# What is this ?



## andro (10/10/14)

http://www.e-cigarette-forum.com/fo...-next-big-thing-porous-ceramic-wicks-530.html

Reactions: Informative 1


----------



## Danny (10/10/14)

That is an absolutely brilliant idea!


----------



## andro (10/10/14)

I agree but where to get it ?


----------



## Imthiaz Khan (10/10/14)

Interesting, would also like to know! Wick insulator or a ceramic wick?


----------



## Danny (10/10/14)

I know a lot of marine aquarium stores stock ceramic chips for use as filter substrate. Its porous and should work, only challenge would be shaping it into wick


----------



## andro (10/10/14)

Can a normal ceramic chip used in aquarium be dangerous to vape?


----------



## andro (10/10/14)

This doesnt look difficult to make


----------



## andro (10/10/14)

Or this with a vertical coil

Reactions: Like 1


----------



## Andre (10/10/14)

http://www.zivipf.com/epages/63862298.sf/en_GB/?ObjectPath=/Shops/63862298/Categories/"Keramik Docht"
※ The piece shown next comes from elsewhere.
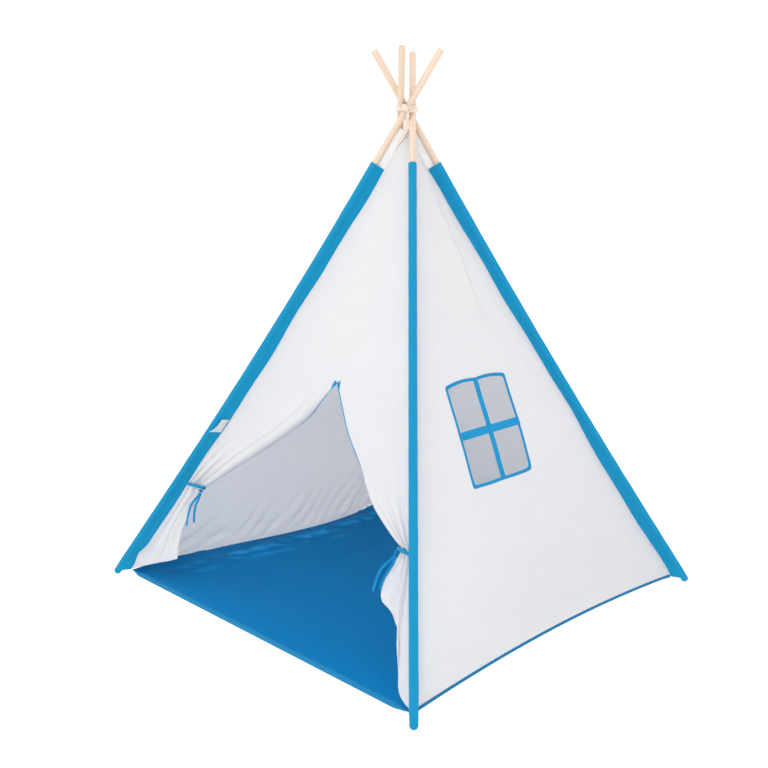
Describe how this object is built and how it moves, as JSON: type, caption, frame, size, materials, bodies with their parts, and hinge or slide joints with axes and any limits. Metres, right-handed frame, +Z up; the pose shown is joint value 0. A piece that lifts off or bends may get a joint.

Seems most have moved to: http://www.e-cigarette-forum.com/forum/reos-mods/539791-readyxwick-non-cotton-people.html. Difficult to import - check out this thread: http://www.ecigssa.co.za/threads/ceramic-wick.2073/

Reactions: Thanks 1


----------



## andro (10/10/14)

I wish i could have ceramic wick


----------



## andro (10/10/14)

@Andre if u ever want to sell me some your welcome ....

Reactions: Funny 1


----------



## Andre (10/10/14)

andro said:


> @Andre if u ever want to sell me some your welcome ....


Like in R300.00 for 12 inches and very risky to import, although a dual coil setup on the Cyclops lasts like 4 months. But, I hear you. Have you tried rayon yet?


----------



## andro (10/10/14)

Nop . Hp botha gave me some but got lost in the accident


----------



## Andre (10/10/14)

andro said:


> Nop . Hp botha gave me some but got lost in the accident


You can buy some from Vapeden. I ordered from www.have2have.co.za, but they went bankrupt before delivery. Now waiting for importitall. If you have not acquired some by then, will post you some.

Reactions: Like 1 | Thanks 1


----------